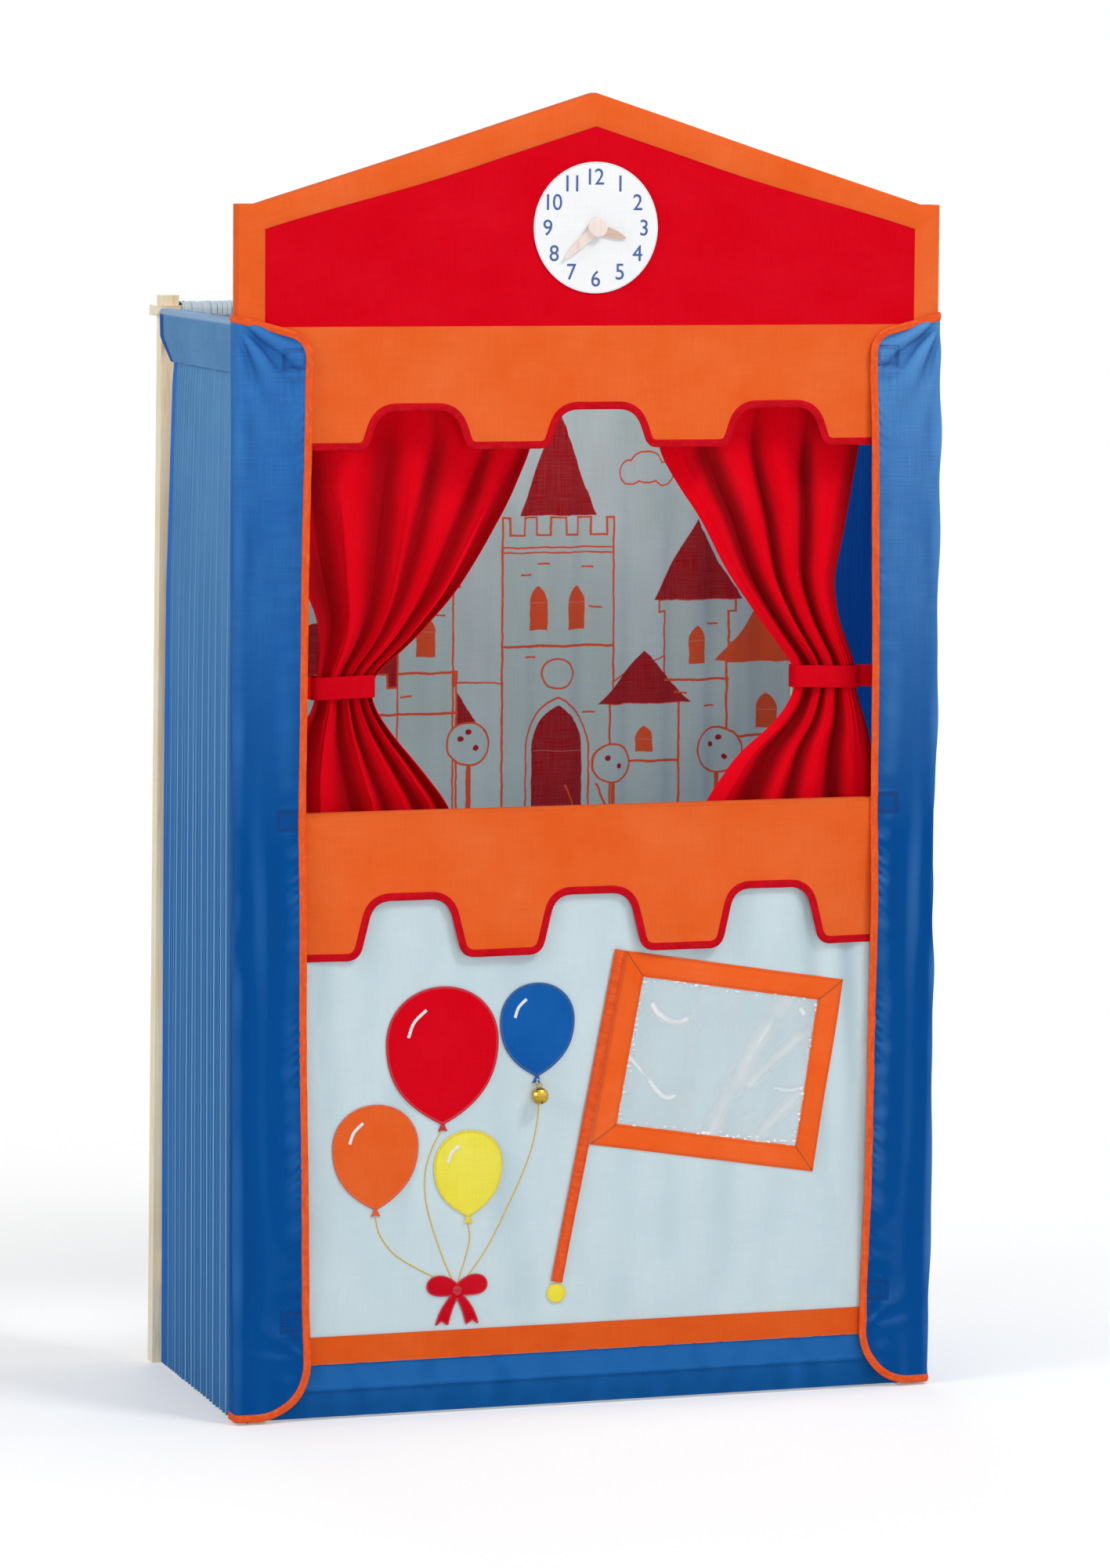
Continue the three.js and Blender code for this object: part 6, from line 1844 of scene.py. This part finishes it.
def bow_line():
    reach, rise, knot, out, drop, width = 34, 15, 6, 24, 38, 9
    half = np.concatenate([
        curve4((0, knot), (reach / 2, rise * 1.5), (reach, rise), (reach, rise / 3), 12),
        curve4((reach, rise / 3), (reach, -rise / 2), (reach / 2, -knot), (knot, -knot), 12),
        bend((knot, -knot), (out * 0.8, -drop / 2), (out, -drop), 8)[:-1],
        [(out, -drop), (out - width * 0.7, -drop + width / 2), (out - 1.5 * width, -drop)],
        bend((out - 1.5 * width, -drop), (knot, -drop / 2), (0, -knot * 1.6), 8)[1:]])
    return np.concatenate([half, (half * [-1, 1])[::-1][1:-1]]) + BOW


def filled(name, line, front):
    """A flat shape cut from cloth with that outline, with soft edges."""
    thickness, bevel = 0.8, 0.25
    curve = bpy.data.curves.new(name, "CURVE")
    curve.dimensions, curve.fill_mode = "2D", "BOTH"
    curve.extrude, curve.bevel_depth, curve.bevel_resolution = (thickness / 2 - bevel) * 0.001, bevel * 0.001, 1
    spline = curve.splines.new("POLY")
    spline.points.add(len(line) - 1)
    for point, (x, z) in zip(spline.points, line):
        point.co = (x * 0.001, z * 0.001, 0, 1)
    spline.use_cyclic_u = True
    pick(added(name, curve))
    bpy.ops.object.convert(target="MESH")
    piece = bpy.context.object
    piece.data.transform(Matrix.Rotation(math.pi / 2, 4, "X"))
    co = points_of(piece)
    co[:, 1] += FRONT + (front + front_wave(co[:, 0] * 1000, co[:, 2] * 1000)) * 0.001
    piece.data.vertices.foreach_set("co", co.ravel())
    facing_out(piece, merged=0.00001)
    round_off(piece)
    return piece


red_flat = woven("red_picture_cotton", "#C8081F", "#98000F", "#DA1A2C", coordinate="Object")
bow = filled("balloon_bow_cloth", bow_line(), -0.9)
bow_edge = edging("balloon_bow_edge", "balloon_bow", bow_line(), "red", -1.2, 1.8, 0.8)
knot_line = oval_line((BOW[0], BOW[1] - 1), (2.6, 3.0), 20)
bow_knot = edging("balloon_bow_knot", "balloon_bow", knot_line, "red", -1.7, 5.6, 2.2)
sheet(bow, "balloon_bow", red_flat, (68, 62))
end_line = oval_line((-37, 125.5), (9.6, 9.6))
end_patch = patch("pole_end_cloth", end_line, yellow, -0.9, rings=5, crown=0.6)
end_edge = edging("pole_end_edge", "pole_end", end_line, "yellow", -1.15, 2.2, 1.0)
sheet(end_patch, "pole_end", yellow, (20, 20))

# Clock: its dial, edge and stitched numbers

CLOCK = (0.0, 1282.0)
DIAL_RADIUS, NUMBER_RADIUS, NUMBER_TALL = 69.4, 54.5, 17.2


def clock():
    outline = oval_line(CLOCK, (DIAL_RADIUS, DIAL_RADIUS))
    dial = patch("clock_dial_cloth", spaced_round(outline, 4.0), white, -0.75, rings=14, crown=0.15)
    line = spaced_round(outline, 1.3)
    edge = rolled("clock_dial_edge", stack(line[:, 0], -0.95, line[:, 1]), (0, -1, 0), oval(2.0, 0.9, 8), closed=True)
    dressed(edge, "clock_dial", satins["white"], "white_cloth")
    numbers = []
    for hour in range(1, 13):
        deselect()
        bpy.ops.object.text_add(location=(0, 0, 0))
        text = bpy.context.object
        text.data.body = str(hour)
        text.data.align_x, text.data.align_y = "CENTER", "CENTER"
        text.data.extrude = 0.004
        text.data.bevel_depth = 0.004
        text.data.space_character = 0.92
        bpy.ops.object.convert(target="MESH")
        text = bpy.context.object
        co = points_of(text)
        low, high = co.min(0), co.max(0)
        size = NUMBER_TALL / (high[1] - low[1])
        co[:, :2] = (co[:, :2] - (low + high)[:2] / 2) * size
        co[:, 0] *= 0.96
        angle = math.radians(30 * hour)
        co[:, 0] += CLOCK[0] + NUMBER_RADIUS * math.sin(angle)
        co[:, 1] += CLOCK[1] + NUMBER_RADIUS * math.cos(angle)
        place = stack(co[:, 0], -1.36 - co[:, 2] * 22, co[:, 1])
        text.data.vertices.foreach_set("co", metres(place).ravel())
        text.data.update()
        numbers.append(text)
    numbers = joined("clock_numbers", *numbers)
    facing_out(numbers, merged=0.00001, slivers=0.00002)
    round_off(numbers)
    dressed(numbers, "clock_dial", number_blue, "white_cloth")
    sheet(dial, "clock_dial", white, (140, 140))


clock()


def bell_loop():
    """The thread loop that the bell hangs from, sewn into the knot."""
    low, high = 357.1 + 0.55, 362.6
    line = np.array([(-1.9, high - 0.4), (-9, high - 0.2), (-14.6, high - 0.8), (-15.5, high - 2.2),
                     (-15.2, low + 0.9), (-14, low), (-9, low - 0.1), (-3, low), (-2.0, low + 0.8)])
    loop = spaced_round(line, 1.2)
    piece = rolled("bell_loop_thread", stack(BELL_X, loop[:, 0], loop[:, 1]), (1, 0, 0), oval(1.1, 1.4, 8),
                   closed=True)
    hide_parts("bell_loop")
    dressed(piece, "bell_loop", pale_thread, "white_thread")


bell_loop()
* * *
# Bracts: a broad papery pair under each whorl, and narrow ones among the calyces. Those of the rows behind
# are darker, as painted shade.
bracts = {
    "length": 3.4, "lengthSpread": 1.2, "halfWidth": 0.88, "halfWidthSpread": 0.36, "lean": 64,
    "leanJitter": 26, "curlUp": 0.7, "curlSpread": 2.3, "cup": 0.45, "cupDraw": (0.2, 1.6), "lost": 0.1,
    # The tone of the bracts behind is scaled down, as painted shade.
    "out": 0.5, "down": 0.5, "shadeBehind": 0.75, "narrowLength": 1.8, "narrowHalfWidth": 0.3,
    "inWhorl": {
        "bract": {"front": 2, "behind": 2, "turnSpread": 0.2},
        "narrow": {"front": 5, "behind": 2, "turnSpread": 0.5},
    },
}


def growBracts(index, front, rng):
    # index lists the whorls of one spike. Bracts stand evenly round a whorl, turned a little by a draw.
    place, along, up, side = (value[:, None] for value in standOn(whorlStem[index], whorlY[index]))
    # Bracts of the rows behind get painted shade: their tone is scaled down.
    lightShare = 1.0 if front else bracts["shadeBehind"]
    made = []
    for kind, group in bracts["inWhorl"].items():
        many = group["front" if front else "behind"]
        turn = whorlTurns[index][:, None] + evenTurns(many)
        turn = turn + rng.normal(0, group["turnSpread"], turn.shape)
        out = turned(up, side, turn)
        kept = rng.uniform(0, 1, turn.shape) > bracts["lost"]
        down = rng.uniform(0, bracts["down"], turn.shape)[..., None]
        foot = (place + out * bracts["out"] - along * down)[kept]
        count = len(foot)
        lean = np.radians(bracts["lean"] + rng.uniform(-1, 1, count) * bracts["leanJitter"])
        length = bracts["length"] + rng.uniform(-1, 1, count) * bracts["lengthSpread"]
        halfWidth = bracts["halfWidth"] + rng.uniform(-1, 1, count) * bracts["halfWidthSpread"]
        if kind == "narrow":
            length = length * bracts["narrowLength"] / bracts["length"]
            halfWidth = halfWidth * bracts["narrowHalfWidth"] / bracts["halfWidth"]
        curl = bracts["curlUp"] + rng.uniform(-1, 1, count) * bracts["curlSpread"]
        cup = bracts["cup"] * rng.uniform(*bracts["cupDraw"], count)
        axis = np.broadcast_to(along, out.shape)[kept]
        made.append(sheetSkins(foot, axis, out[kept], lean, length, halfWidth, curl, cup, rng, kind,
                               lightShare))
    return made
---
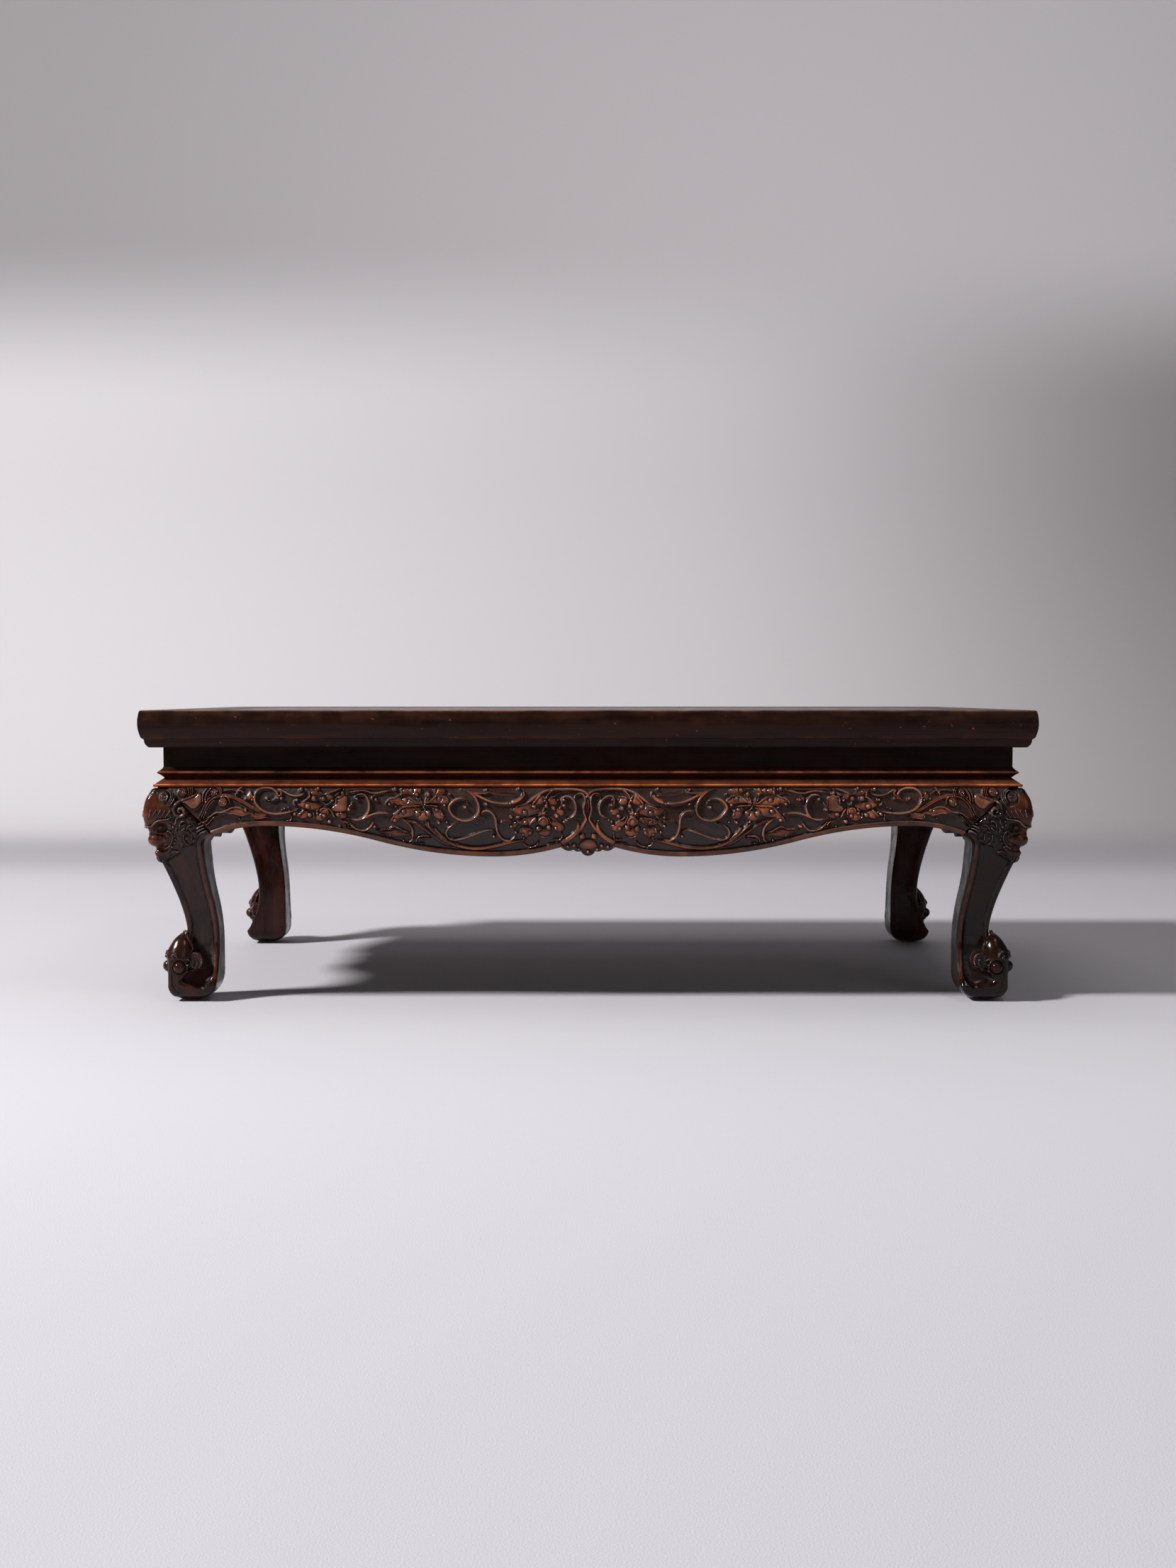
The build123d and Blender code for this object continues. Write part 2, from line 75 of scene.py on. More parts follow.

• _WRITTEN INSTRUCTION_
From the entries above, give again exactly the lines running from the line with "Continue the three.js" to the line with "return np.concatenate([half, (half"; include both of those lines.

• _SOLUTION TO THIS TASK_
Continue the three.js and Blender code for this object: part 6, from line 1844 of scene.py. This part finishes it.
def bow_line():
    reach, rise, knot, out, drop, width = 34, 15, 6, 24, 38, 9
    half = np.concatenate([
        curve4((0, knot), (reach / 2, rise * 1.5), (reach, rise), (reach, rise / 3), 12),
        curve4((reach, rise / 3), (reach, -rise / 2), (reach / 2, -knot), (knot, -knot), 12),
        bend((knot, -knot), (out * 0.8, -drop / 2), (out, -drop), 8)[:-1],
        [(out, -drop), (out - width * 0.7, -drop + width / 2), (out - 1.5 * width, -drop)],
        bend((out - 1.5 * width, -drop), (knot, -drop / 2), (0, -knot * 1.6), 8)[1:]])
    return np.concatenate([half, (half * [-1, 1])[::-1][1:-1]]) + BOW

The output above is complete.